→ Data extract

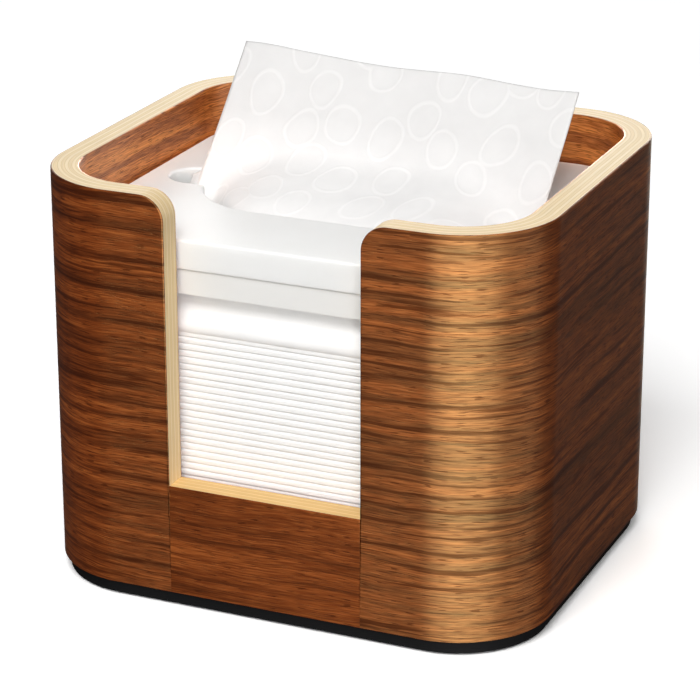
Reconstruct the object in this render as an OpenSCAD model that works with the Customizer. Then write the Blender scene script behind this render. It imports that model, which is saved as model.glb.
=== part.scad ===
// Tabletop napkin holder. A moulded plywood wrap with a window in its front holds a stack of
// interfolded napkins, and a weighted plate rests on the stack with one napkin pulled up through it.
// Millimetres. The front faces -Y, and the origin is on the table under the middle of the body.

/* [Wrap] */
// Width of the plywood wrap
body_w = 196; // [176:1:240]
// Depth of the plywood wrap, front to back
body_d = 170; // [150:1:210]
// Height of the plywood wrap, without the base
wood_h = 153; // [130:1:190]
// Outer corner radius, seen from above
corner_r = 37; // [30:1:44]
// Thickness of the whole wall, with both veneers
wall_t = 10.5; // [8:0.5:14]
// Thickness of each walnut veneer
veneer_t = 0.6; // [0.4:0.1:1]

/* [Front window and rail] */
// Width of the window, which is also the length of the rail below it
window_w = 76; // [56:1:96]
// Radius that turns the rim down into the sides of the window
window_r = 9.5; // [6:0.5:20]
// Height of the rail below the window
rail_h = 42.5; // [26:0.5:70]
// Diameter of the dowels that join the rail to the wrap
dowel_d = 5; // [4:0.5:6]
// Length of each dowel
dowel_l = 24; // [16:1:30]
// Radial glue gap round a dowel
glue_gap = 0.05; // [0.02:0.01:0.1]

/* [Base] */
// Height of the plinth that shows below the wood
plinth_h = 5.4; // [4:0.2:10]
// How far the plinth is set in from the wood
plinth_inset = 2.4; // [1:0.2:5]
// Thickness of the plinth's floor
floor_t = 2.6; // [2:0.2:3.2]
// Thickness of the plinth's outer skirt and ribs
skirt_t = 2.4; // [1.6:0.2:4]
// Height of the rim that locates the wood
upstand_h = 8; // [7:0.5:14]
// Thickness of the rim that locates the wood
upstand_t = 2.4; // [2:0.2:3]
// Gap between that rim and the wood
upstand_gap = 0.25; // [0.1:0.05:0.5]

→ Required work
In the listing above, reproduce the first line and each one after it through the line that contains "glue_gap = 0.05; // [0.02:0.01:0.1]".

→ Task response
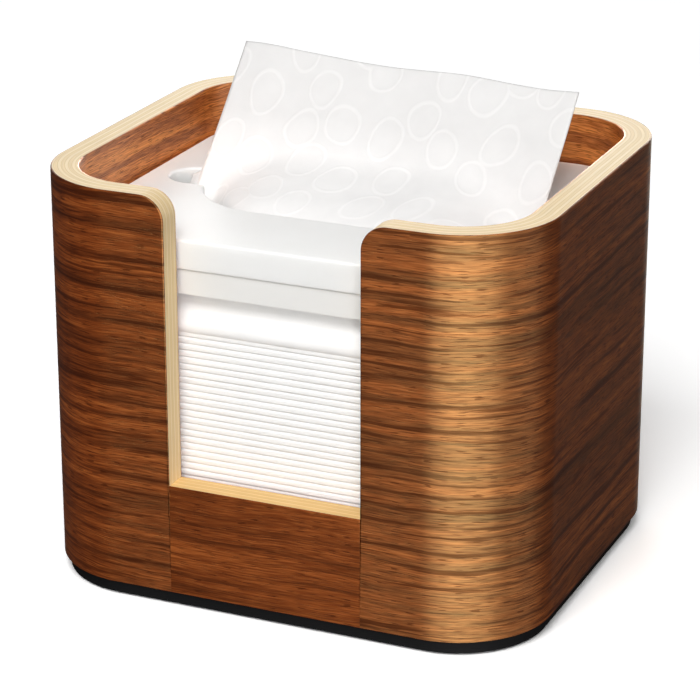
Reconstruct the object in this render as an OpenSCAD model that works with the Customizer. Then write the Blender scene script behind this render. It imports that model, which is saved as model.glb.
=== part.scad ===
// Tabletop napkin holder. A moulded plywood wrap with a window in its front holds a stack of
// interfolded napkins, and a weighted plate rests on the stack with one napkin pulled up through it.
// Millimetres. The front faces -Y, and the origin is on the table under the middle of the body.

/* [Wrap] */
// Width of the plywood wrap
body_w = 196; // [176:1:240]
// Depth of the plywood wrap, front to back
body_d = 170; // [150:1:210]
// Height of the plywood wrap, without the base
wood_h = 153; // [130:1:190]
// Outer corner radius, seen from above
corner_r = 37; // [30:1:44]
// Thickness of the whole wall, with both veneers
wall_t = 10.5; // [8:0.5:14]
// Thickness of each walnut veneer
veneer_t = 0.6; // [0.4:0.1:1]

/* [Front window and rail] */
// Width of the window, which is also the length of the rail below it
window_w = 76; // [56:1:96]
// Radius that turns the rim down into the sides of the window
window_r = 9.5; // [6:0.5:20]
// Height of the rail below the window
rail_h = 42.5; // [26:0.5:70]
// Diameter of the dowels that join the rail to the wrap
dowel_d = 5; // [4:0.5:6]
// Length of each dowel
dowel_l = 24; // [16:1:30]
// Radial glue gap round a dowel
glue_gap = 0.05; // [0.02:0.01:0.1]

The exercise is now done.